Camary, Angie and Xander - ready to hit the water.  I don't have any pictures from the actual float because I didn't want to risk my camera.  Which means I should have stayed close to my brother who has a water-proof camera.  Oh well.








On Thursday, we were supposed to visit some museums and possibly a water park, but no one really wanted to pack up the kids and drive somewhere.  So we basically just hung out at my sister's house and did various things.  We took our shotguns and rifles up and several of my brothers brought handguns, so we did some shooting.  The younger kids spent a lot of time on the trampoline.  Especially Xander.  I think he got in at least eight hours of jumping.
The kids also got to ride on a horse for the first time.  Camary was ecstatic.  We were planning on sticking around until Friday morning, but the old bodies decided it was time to sleep in a bed again.  So we came home Thursday night.

And that's enough for now.  I have a ton of pictures, but this will have to do.

Sunday, July 10, 2011

Coming Out of the (Water) Closet

In the debate of nature vs. nurture, there are myriad stereotypes bandied about by both sides. Frankly, I find some of these to be very offensive and I, for one, stand firmly on the side of nurture. See, in my house the only time the lid is left up is when the in-laws come to visit. It doesn't matter who it is - my mother-in-law, my father-in-law or my sister-in-law - the lid is always up after they've visited the bathroom. I have raised four boys who, without fail, put the seat down after doing their business (as an aside, the fifth boy is still very much interested in the lid being up; but seeing as how he's only three years old, I figure there's still an opportunity for improvement). The funny thing about all this is that my wife - who, interestingly enough, actually lived with my in-laws for 18 years - also puts the lid down. Perhaps, being the oldest, she got out of the house before the bad behavior had taken root. But rather than conjecturing on something I don't completely understand, let me tell my side of this bucking-of-the-stereotype.

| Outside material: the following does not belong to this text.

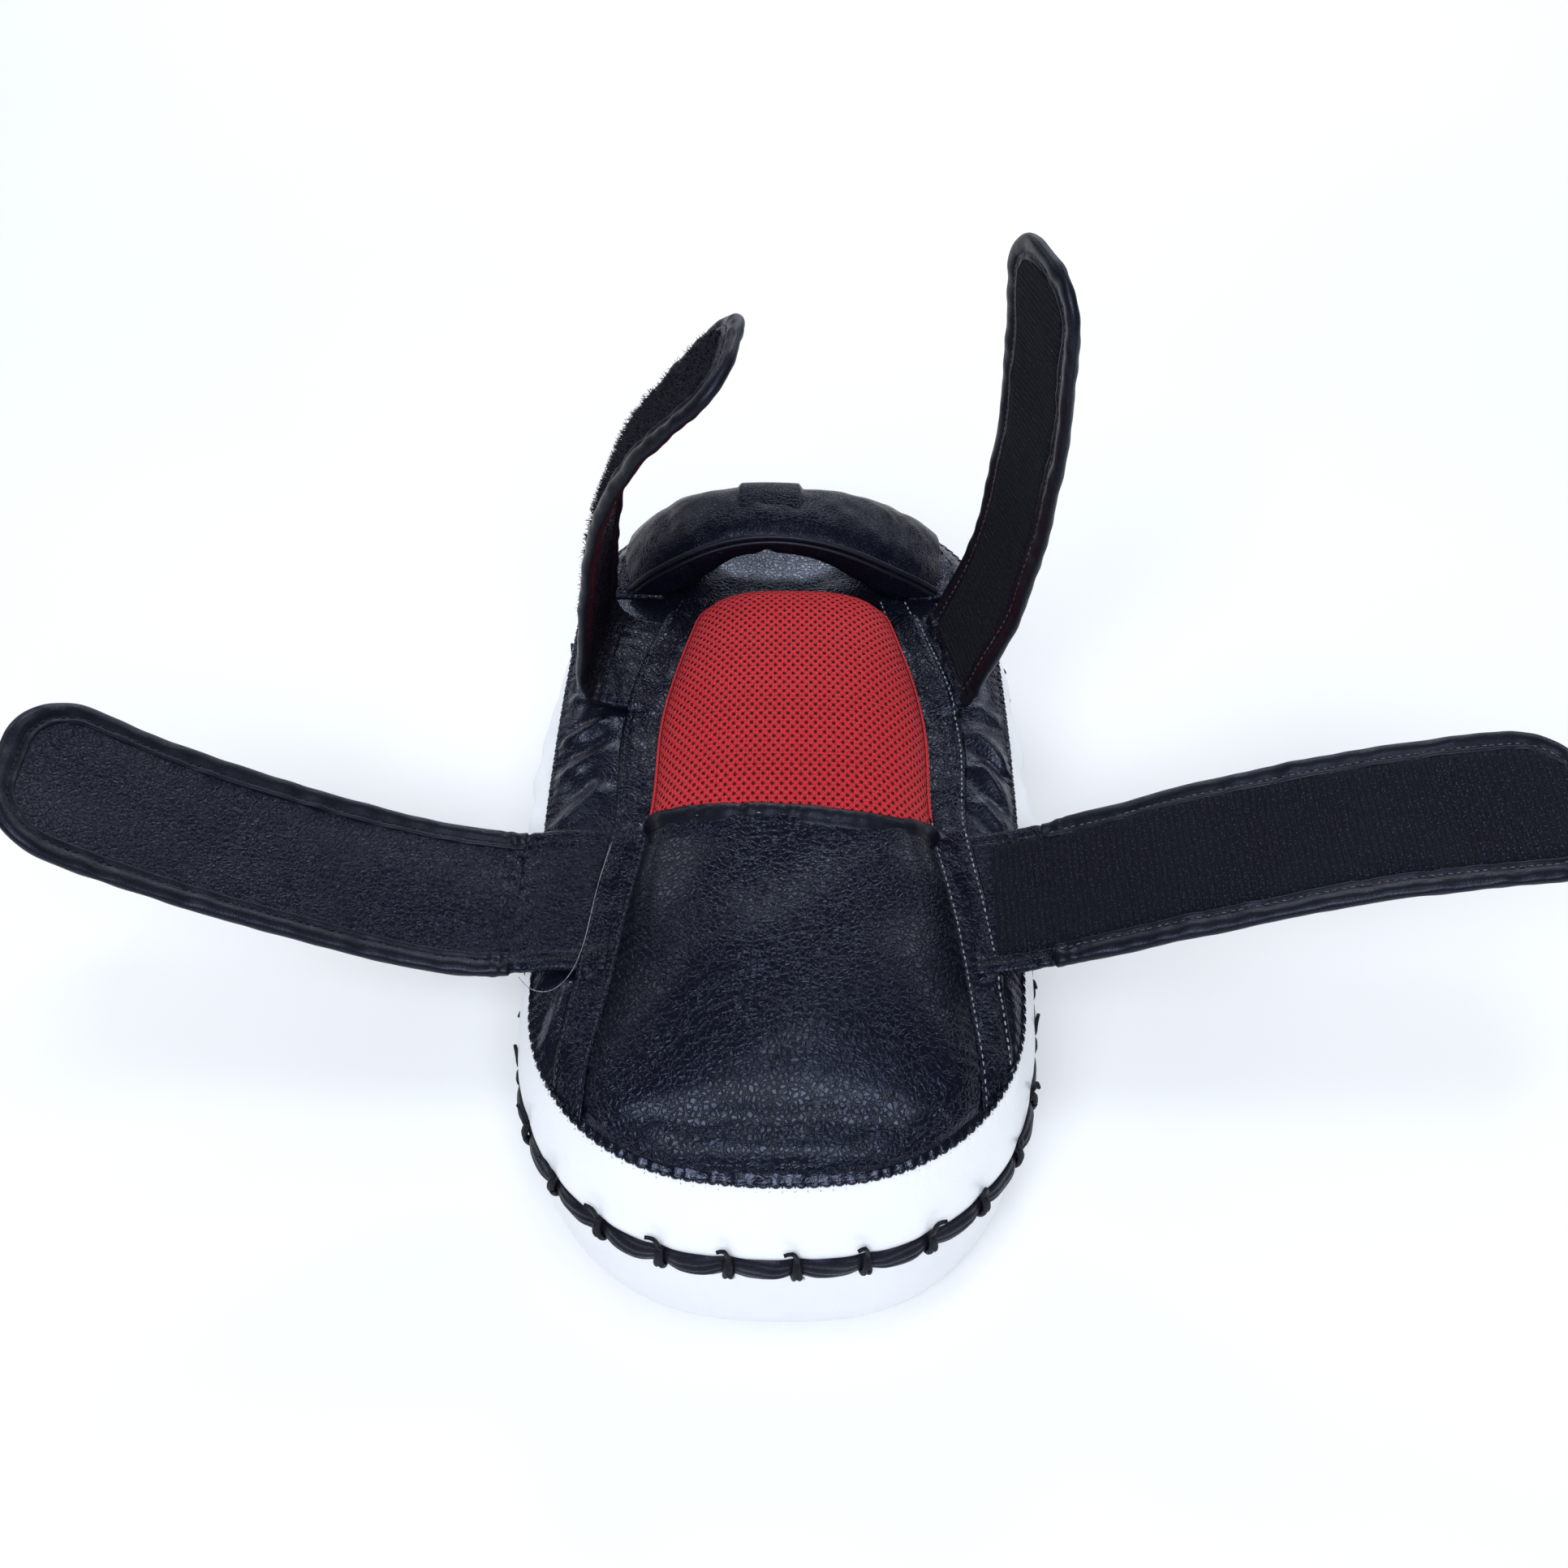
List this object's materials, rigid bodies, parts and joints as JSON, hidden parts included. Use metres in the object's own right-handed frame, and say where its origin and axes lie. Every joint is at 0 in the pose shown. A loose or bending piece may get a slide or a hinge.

My grandma crochets these cool little yarn balls stuffed with quilt batting. They're usually about the size of a softball and are fantastic for pelting siblings (although there were plenty of occasions where something harder was desired). One of our favorite uses for these balls was a game we called "Deer." One person was designated the hunter and was armed with the "bullets," and the rest were the deer. We had a fantastically big house with a staircase at each end that lent itself well to all-out running, and provided a way to effectively avoid the hunter. This resulted in numerous injuries from tripping over things in the dark or running into walls or furniture - or each other - and endless arguments about whether the bullet had actually hit its mark. But probably the most memorable moments came when a deer was hiding in a bathroom and the yarn ball ended up taking a swim in the toilet because someone had left the lid up. This became known in my mind as a "Tidy Ball." It would probably be more accurately spelled "Ty-D-Ball" in honor of the "Ty-D-Bol" toilet cleaner which was apparently pretty popular in the 1970's. I attribute the name to my older brother Eric.

He had a clever way of seeing a name on a bag or a box, a TV ad or a newspaper and turning it into an epithet. For example, there was a bag in the laundry room that had a label on it that said "Barbizon Flannel." Eric unleashed this in a name-calling attack on one of my younger brothers. It was eventually shortened to simply "Barber," and that nickname stuck with him for some time. Of course, we had our own names for Eric, but they were rarely spoken to his face. Otherwise, we might have been called something much more egregious, such as "Gubernatorial Candidate." In any case, you can imagine the terror that rippled through the deer population when word came that the hunter had a "Tidy Ball." I mean, who wants to get hit by something so unspeakably disgusting? Even if you didn't take a direct hit, there was collateral damage as the ball spun by, spraying its deadly payload on anything within a few feet. I never gave much thought to the discomfort of the hunter carrying one of those things around. Unless I was the hunter. Then I really wanted to nail someone with it and hear the satisfying squelch as the "Tidy Ball" left a big wet mark in the center of someone's back. It soon became a habit to go through the house and make sure every toilet lid was down before we started playing a game of "Deer." Eventually it became something that I just did each time I used the bathroom. So while using the term "nurture" to describe how this came about might not be completely accurate because my parents had nothing to do with it and I would be hard-pressed to call my brothers nurturing, it was certainly not something that I was born with.

That's it then. The truth is out. I'm a man. And I put the lid down after I use the toilet.